Once the system is up and running, evaluation should only take place after a sufficient amount of time has passed, say from a few months to a year. This allows time for the system to bed in and the organisation and its employees to get fully up to speed with it. To determine return on investment, there are a number of questions to ask, including:

  • Has workforce productivity improved and are employees using the system to its fullest potential?

  • Has automation resulted in noticeable efficiency gains or improved customer satisfaction?

  • Are there higher or lower retention rates for customers?

  • Are referrals and sales metrics improving over time? How about customer relationships?

  • Are there reduced levels of inventory and better workflows through planning and control?

  • What does production throughput look like?

Although measuring intangible metrics can be difficult to evaluate, an ERP’s automated processes should lead to improved workflow efficiency with fewer errors throughout the organisation, resulting in increased revenue over time and saved costs.


Support


Once the ERP has been successfully implemented and employees have adapted to new ways of working, you should plan for ongoing post-implementation support. A good implementation partner should be able to offer a range of support options to meet the demands and aspirations of the business.
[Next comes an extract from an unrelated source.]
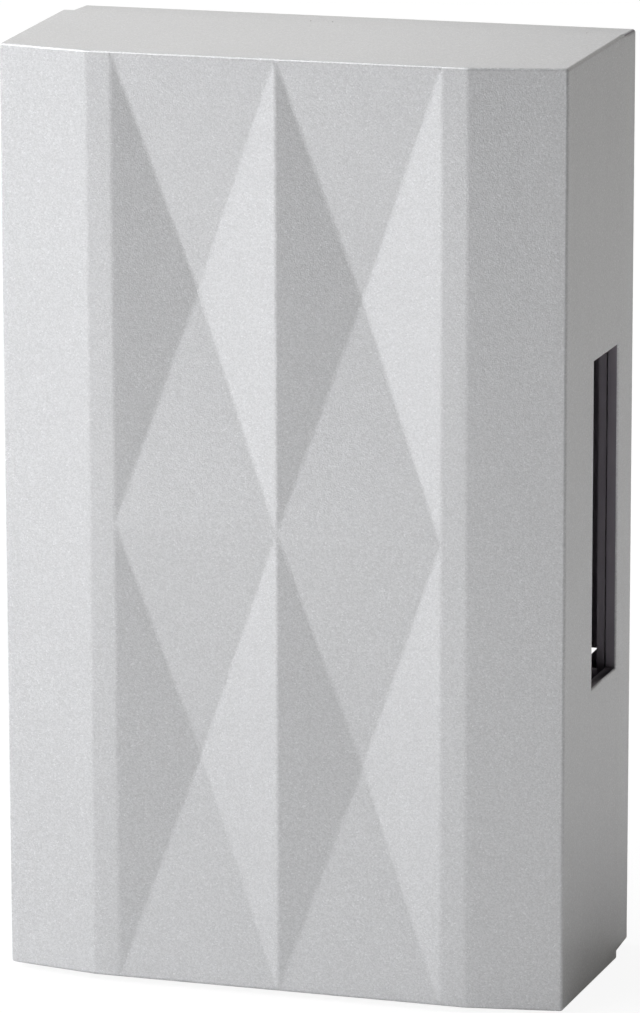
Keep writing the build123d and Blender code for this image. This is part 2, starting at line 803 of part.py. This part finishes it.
def corner_radii(points):
    """As large an arc at each corner as its shorter run allows."""
    radii = []
    for before, here, after in zip(points, points[1:], points[2:]):
        arriving = Vector(*here) - Vector(*before)
        leaving = Vector(*after) - Vector(*here)
        turn = math.radians(arriving.get_angle(leaving))
        radii.append(0.45 * min(arriving.length, leaving.length) / math.tan(turn / 2))
    return radii


for side, name in ((-1, "coil_lead_a"), (1, "coil_lead_b")):
    route = lead_points(side)
    radii = corner_radii(route)
    print(name, "radii", [round(radius, 1) for radius in radii])
    with BuildPart() as lead:
        with BuildLine() as lead_line:
            FilletPolyline(*route, radius=radii)
        with BuildSketch(Plane(origin=route[0], z_dir=lead_line.wires()[0] % 0)):
            Circle(lead_radius)
        sweep(path=lead_line.wires()[0])
    lead_volume = math.pi * lead_radius**2 * lead_line.wires()[0].length
    print(name, "volume over section times length", round(lead.part.volume / lead_volume, 4))
    lead.part.label = name
    export_step(lead.part, "parts/" + name + ".step")
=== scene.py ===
"""Looks of a wall-mounted two-note door chime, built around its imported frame. Lengths are in metres."""

import json
import math

import bmesh
import bpy
from mathutils import Matrix, Vector


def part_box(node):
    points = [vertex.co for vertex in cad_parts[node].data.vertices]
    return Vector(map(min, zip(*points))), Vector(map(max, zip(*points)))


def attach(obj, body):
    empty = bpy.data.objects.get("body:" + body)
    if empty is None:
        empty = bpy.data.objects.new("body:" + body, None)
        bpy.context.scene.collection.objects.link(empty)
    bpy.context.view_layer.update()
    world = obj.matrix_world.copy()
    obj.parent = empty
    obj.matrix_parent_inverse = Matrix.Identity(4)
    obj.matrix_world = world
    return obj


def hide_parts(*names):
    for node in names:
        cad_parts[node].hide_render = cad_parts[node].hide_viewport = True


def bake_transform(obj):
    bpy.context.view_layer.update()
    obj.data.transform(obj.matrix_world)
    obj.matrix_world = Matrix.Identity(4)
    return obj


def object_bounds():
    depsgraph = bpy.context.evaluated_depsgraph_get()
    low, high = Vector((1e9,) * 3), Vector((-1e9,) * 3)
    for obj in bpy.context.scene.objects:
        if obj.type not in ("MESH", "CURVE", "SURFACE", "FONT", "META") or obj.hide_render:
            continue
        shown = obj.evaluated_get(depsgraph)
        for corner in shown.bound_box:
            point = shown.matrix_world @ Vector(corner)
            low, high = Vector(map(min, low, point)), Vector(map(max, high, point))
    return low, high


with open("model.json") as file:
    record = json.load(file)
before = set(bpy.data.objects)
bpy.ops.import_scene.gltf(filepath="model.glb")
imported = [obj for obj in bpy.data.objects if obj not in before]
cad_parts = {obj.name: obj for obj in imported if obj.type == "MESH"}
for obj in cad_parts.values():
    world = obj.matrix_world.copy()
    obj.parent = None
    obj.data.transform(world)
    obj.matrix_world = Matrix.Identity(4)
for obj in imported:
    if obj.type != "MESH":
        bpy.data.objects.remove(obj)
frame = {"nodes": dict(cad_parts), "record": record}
cad_low, cad_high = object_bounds()
nodes = frame["nodes"]

# Camera, fitted to the edges of the box in the photograph
camera_azimuth = 0.298
camera_elevation = 0.2295
camera_roll = 0.0022
camera_distance = 1.26497
camera_target = Vector((-0.0079, 0.0, -0.0074))
camera_lens = 217.02
sensor_size = 36.0
camera_near = 0.01
camera_far = 50.0

# Roundings, each the width of its bevel
ridge_rounding = 0.00045
crown_rounding = 0.00055
sole_rounding = 0.0007
corner_rounding = 0.0006
edge_rounding = 0.0006
slot_rounding = 0.0004
rim_rounding = 0.0003
rounding_segments = 4
flat_face_weight = 100

# Limits that tell the edges and faces of the mouldings apart
front_normal = 0.5
wall_normal = 0.9
flat_angle = math.radians(0.6)
sharp_angle = math.radians(2.5)
step_angle = math.radians(30.0)
merge_distance = 1e-6
snap_distance = 2e-5
corner_room = 0.00075
draft = 0.00115 / 0.0516
cover_rear = 0.0114
band_edge = 0.0516
outer_skin = 0.0009
front_skin = 0.0042
slot_reach = 0.036
slot_rear = 0.0125
edge_reach = 0.03

# Noise: scales in waves to a metre
NOISE_ROUGHNESS = 0.6
CLOUD_SCALE = 22.0
STAIN_SCALE = 60.0
RUB_SCALE = 240.0
GRAIN_SCALE = 800.0
LINE_SCALE = 2600.0
STREAK_SCALE = 420.0
SCRATCH_SCALE = 900.0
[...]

At the lowest level of support, there should be assistance with unforeseen issues, ongoing and refresher training and for a system expert to be on-hand to answer questions. More ambitios companies may wish to opt for a more comprehensive support plan where they can rapidly develop and extend the ERP system as the business grows.


Regardless of the type of business, implementing an ERP solution is a critical project that demands careful planning and commitment from the entire organisation. ERP implementations are a large undertaking, but with proper planning and execution – and the right implementation partner - implementing a system will lead to increased revenue with fewer resources involved.